В 1973 году я тренировался примерно так же, как и в 1969-м,— по апробированной модели послеолимпийского сезона. Кстати, именно тогда и возникла у меня мысль снова начать сезон в качестве «перворазрядника». Помню даже, что на первую тренировку я пришел в костюме, на лацкане которого был привинчен значок I спортивного разряда, что послужило поводом для шуток моих товарищей. Но шутки шутками, а с помощью этой игры мне постепенно удалось войти в хорошую форму и выиграть несколько серьезных соревнований. В частности, на международных соревнованиях динамовских команд, так называемой «Динамиаде», и на Универсиаде в Софии мне удались 17-метровые прыжки.

В конце сезона в Сухуми проводились традиционные соревнования на приз Санеева. Они впервые были включены в календарь через год после мексиканской победы — 17 октября 1969 года. Состязания эти собирают только мастеров тройного прыжка всех возрастов. В 1973 году на этот старт приехал сильный польский прыгун Михал Иоахимовский, которого участники, зрители и судьи сразу начали называть просто Мишей. По правде говоря, сам я не собирался участвовать в состязаниях, хотя в прошлые годы и выступал на них: мне пока принадлежит и рекорд этих состязаний — 17,34. Но, узнав, что в Сухуми приехал гость из-за рубежа, решил составить ему компанию. Дуэль была нелегкой: мы оба прыгнули за 17 м и порадовали зрителей зрелищем красивой борьбы. Поскольку по положению этих соревнований я выступал в них вне конкурса, первый приз — огромный мандариновый венок — был вручен Иоахимовскому. Такого приза он никогда не видел и был от него в восторге. Расстались мы с ним друзьями, что, впрочем, не помешало Мише на следующий год зимой победить меня на зимнем чемпионате Европы.

Именно Иоахимовского, да, пожалуй, еще Карола Корбу, я и считал своими основными соперниками на предстоящем в 1974 году летнем чемпионате Европы в Риме. Я очень тщательно готовился к этим соревнованиям, был в хорошей форме и подумывал об установлении нового мирового рекорда. Была еще одна, личная, причина, по которой мне хотелось выступить как можно лучше. Вместе с группой туристов в Вечный город приехала моя жена Татьяна. Она ждала ребенка, но все-таки решилась на поездку. Не мог же я огорчить ее неудачным выступлением!

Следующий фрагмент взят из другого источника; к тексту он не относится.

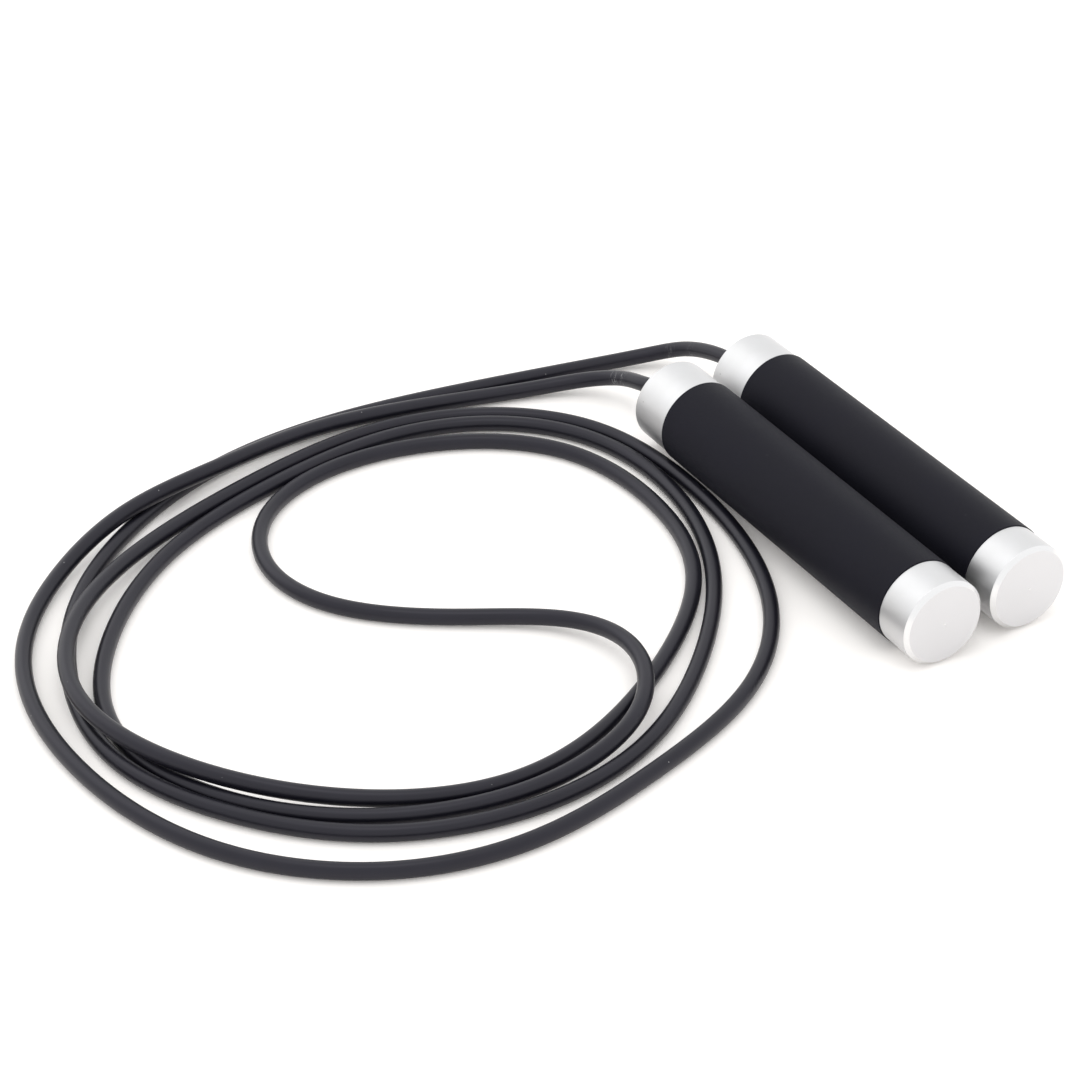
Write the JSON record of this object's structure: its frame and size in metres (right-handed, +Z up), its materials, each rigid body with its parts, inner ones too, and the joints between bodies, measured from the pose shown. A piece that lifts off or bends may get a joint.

Накануне внимательно ознакомился с сектором, на котором уже проводились прыжки в длину, и не без тайного удовлетворения отметил, что там все время дует легкий, в пределах нормы (не более 2 м/сек) ветер. Условия были самыми благоприятными, и, казалось, все способствовало установлению мирового рекорда.

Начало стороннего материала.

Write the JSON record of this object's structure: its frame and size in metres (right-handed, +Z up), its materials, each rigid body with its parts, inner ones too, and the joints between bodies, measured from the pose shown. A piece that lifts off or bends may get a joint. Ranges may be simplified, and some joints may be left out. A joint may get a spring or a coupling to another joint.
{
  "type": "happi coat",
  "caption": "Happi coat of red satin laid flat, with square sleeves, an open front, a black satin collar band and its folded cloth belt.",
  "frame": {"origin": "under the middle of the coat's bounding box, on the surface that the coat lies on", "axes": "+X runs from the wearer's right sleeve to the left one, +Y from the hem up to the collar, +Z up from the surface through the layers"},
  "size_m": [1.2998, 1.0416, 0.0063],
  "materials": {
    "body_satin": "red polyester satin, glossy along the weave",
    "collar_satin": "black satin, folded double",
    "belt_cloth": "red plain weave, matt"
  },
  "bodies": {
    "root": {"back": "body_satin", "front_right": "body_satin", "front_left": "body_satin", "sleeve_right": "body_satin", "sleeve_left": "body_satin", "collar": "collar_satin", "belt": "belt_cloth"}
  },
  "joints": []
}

Можете представить себе мое разочарование, когда в день соревнований организаторы решили, что мы будем прыгать прямо в противоположную сторону (ямы были расположены по обе стороны дорожки для разбега). Попутный ветер превратился во встречный! Как ни старался, но дальше чем на 17,23 прыгнуть не смог. В этих условиях установлению рекорда могло бы помочь напряженное соперничество, но состязания сложились так, что никто не смог оказать мне конкуренции, хотя среди участников были и Корбу, и Иоахимовский, и Дремель. Даже занявший второе место на чемпионате Карол Корбу проиграл мне больше полуметра! Так мне и не удалось подарить Татьяне вместе с золотой медалью мировой рекорд.

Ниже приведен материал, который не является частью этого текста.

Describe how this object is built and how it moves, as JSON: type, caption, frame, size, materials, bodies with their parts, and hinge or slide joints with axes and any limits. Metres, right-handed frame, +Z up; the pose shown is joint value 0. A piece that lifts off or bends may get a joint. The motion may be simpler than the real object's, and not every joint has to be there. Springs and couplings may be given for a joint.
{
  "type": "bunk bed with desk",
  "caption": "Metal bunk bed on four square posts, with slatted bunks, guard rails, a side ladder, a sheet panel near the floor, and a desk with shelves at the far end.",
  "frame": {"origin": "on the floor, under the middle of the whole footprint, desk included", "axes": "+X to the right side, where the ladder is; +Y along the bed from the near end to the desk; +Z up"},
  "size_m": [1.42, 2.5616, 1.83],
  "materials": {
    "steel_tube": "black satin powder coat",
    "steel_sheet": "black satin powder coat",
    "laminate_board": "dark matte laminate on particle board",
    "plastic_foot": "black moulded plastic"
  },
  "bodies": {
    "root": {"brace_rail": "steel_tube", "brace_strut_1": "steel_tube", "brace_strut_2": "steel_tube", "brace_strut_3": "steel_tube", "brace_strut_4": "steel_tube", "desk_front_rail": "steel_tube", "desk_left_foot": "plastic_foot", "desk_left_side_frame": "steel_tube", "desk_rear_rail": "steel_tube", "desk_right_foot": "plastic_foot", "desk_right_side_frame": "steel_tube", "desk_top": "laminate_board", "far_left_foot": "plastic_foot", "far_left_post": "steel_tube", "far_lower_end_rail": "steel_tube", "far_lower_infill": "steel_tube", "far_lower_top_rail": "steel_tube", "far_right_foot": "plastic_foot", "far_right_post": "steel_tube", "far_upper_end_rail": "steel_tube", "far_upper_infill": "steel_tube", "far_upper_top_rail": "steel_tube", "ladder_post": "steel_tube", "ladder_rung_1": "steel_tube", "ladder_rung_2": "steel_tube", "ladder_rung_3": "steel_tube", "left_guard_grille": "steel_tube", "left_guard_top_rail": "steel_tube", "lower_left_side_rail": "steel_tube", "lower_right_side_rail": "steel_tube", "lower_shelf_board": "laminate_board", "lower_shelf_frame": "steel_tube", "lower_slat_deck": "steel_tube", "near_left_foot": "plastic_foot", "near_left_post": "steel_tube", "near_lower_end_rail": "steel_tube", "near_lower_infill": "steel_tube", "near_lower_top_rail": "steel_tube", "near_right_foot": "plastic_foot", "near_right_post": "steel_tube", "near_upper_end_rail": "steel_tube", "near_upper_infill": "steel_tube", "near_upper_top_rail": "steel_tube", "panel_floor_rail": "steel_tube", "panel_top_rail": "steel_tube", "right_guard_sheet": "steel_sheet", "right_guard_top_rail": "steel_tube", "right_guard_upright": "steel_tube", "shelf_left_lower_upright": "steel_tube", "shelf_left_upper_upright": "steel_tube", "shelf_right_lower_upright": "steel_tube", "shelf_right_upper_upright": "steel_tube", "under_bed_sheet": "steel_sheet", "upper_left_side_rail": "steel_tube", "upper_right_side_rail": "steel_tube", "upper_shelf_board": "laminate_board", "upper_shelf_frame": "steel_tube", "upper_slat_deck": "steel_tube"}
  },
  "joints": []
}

Мысль о рекорде не оставляла меня и в следующем, 1975 году. Реальны ли были эти мечты? Думаю, что да. Достаточно сказать, что к осени 1975 года в моем активе было более пятидесяти прыжков за 17 м. Причем мне удавалось показывать результаты, близкие к рекорду, даже в условиях, которые не очень-то способствовали установлению мирового достижения: на гаревой и резинобитумной дорожке, в условиях холодной, иногда дождливой погоды, при встречном ветре, при пустых трибунах и без сильных соперников. И все-таки рекорд ускользал от меня. Я был близок к нему на VI Спартакиаде народов СССР, которая проводилась в Москве в 1975 году. В одном из прыжков приземлился на отметке 17,33. Если бы в тот день в Лужниках сложилась атмосфера соперничества, борьбы, то рекорд наверняка не устоял бы. Но... в тот год наши ребята тоже не смогли составить мне конкуренции. На Спартакиаде вторым призером стал рижанин Николай Синичкин, но ведь он проиграл мне целых 65 см.